● **WHAT THE TASK ASKS**:
Say how many lines in the data below contain the word "part", and give no other text.

● **DATA SECTION**:
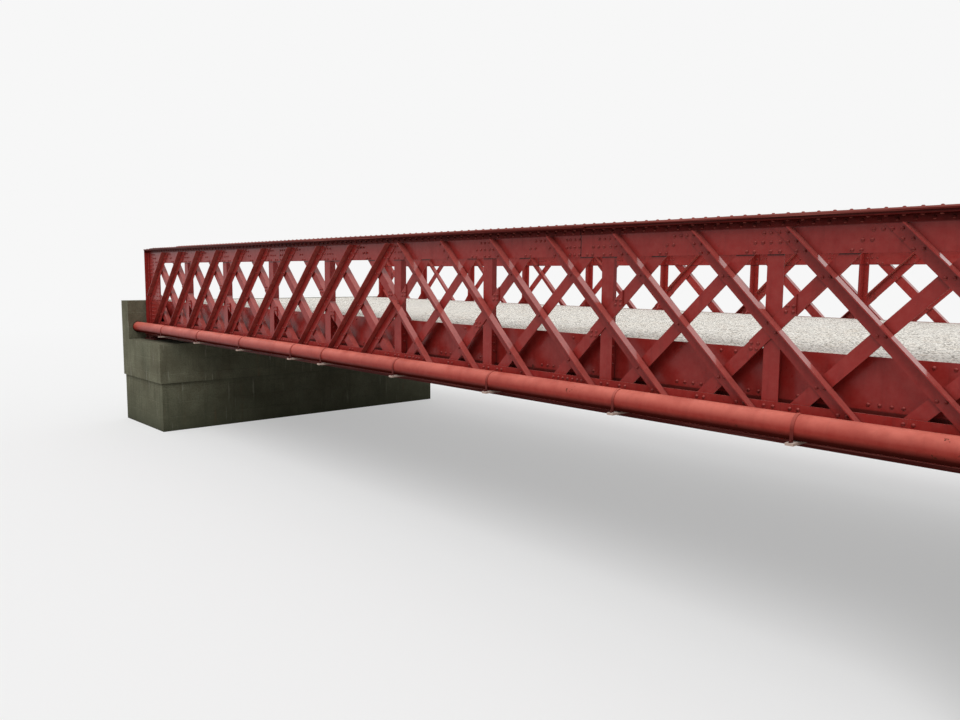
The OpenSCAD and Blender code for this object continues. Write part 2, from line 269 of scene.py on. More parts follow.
def make_camera():
    """Stands where the photograph was taken from."""
    camera = bpy.data.objects.new("camera", bpy.data.cameras.new("camera"))
    scene.collection.objects.link(camera)
    camera.location = CAMERA_PLACE
    turn = Euler((math.radians(90 - CAMERA_DOWN), 0, math.radians(CAMERA_TURN)), "XYZ")
    roll = Euler((0, 0, math.radians(CAMERA_ROLL)), "XYZ")
    camera.rotation_euler = (turn.to_matrix() @ roll.to_matrix()).to_euler()
    camera.data.sensor_width = SENSOR
    camera.data.lens = FOCAL_PIXELS * SENSOR / IMAGE_WIDTH
    camera.data.clip_end = CLIP_END
    scene.camera = camera


class Graph:
    """Builds one material's nodes."""

    def __init__(self, name):
        self.material = bpy.data.materials.new(name)
        self.material.use_nodes = True
        self.tree = self.material.node_tree
        self.shader = self.tree.nodes["Principled BSDF"]
        self.place = self.add("TexCoord").outputs["Object"]

    def add(self, kind, sockets=None, **settings):
        """One node, with its settings, and its sockets set or linked."""
        made = self.tree.nodes.new("ShaderNode" + kind)
        for key, value in settings.items():
            setattr(made, key, value)
        for key, value in (sockets or {}).items():
            self.put(made.inputs[key], value)
        return made

    def put(self, socket, value):
        if isinstance(value, bpy.types.NodeSocket):
            self.tree.links.new(value, socket)
        else:
            socket.default_value = value

    def noise(self, scale, detail=4.0, rough=0.55, stretch=(1, 1, 1), shift=(0, 0, 0)):
        moved = self.add("Mapping", {"Vector": self.place, "Scale": stretch, "Location": shift})
        made = self.add("TexNoise", {"Vector": moved.outputs[0], "Scale": scale, "Detail": detail,
                                     "Roughness": rough})
        return made.outputs["Fac"]

    def cells(self, scale, shift=(0, 0, 0)):
        """Pebbles: a random number for each cell, and the distance to the cell's middle."""
        moved = self.add("Mapping", {"Vector": self.place, "Location": shift})
        made = self.add("TexVoronoi", {"Vector": moved.outputs[0], "Scale": scale})
        chance = self.add("SeparateColor", {"Color": made.outputs["Color"]}).outputs[0]
        return chance, made.outputs["Distance"]

    def spread(self, value, low, high, to_low=0.0, to_high=1.0):
        """Maps the range from low to high onto another one, and clamps what lies outside it."""
        made = self.add("MapRange", {"Value": value, "From Min": low, "From Max": high,
                                     "To Min": to_low, "To Max": to_high})
        return made.outputs["Result"]

    def math(self, operation, first, second=0.0):
        made = self.add("Math", operation=operation)
        self.put(made.inputs[0], first)
        self.put(made.inputs[1], second)
        return made.outputs[0]

    def times(self, *values):
        result = values[0]
        for value in values[1:]:
            result = self.math("MULTIPLY", result, value)
        return result

    def mix(self, amount, first, second):
        made = self.add("Mix", data_type="RGBA")
        self.put(made.inputs[0], amount)
        self.put(made.inputs[6], first)
        self.put(made.inputs[7], second)
        return made.outputs[2]

    def facing(self, axis, low, high):
        """Rises from 0 to 1 between two shares of how far the surface faces along an axis."""
        normal = self.add("NewGeometry").outputs["Normal"]
        part = self.add("SeparateXYZ", {"Vector": normal}).outputs[axis]
        return self.spread(part, low, high)

    def part(self, axis):
        return self.add("SeparateXYZ", {"Vector": self.place}).outputs[axis]

    def along(self, axis, low, high):
        """Rises from 0 to 1 between two places along an axis."""
        return self.spread(self.part(axis), low, high)

    def off_middle(self, low, high):
        """Rises from 0 to 1 between two distances from the bridge's middle line."""
        return self.spread(self.math("ABSOLUTE", self.part("Y")), low, high)

    def band(self, low, high, soft):
        """One between two heights, fading to zero outside them."""
        return self.times(self.along("Z", low - soft, low), self.along("Z", high + soft, high))

    def crevice(self, reach):
        """One in corners and beside things that stand proud, where little light reaches, zero on open
        faces; it places painted shade.
        """
        made = self.add("AmbientOcclusion", {"Distance": reach}, samples=4)
        return self.spread(made.outputs["AO"], 0.85, 0.35)

    def seen_directly(self):
        """One for the camera's rays and for those mirrored or passed by glossy things."""
        path = self.add("LightPath")
        seen = self.math("MAXIMUM", path.outputs["Is Camera Ray"], path.outputs["Is Glossy Ray"])
        return self.math("MAXIMUM", seen, path.outputs["Is Transmission Ray"])

    def bump(self, layers):
        """Adds bumps, each given as (height socket, distance in metres, strength)."""
        last = None
        for socket, distance, strength in layers:
            made = self.add("Bump", {"Height": socket, "Distance": distance, "Strength": strength})
            if last:
                self.put(made.inputs["Normal"], last)
            last = made.outputs["Normal"]
        self.put(self.shader.inputs["Normal"], last)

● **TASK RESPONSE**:
6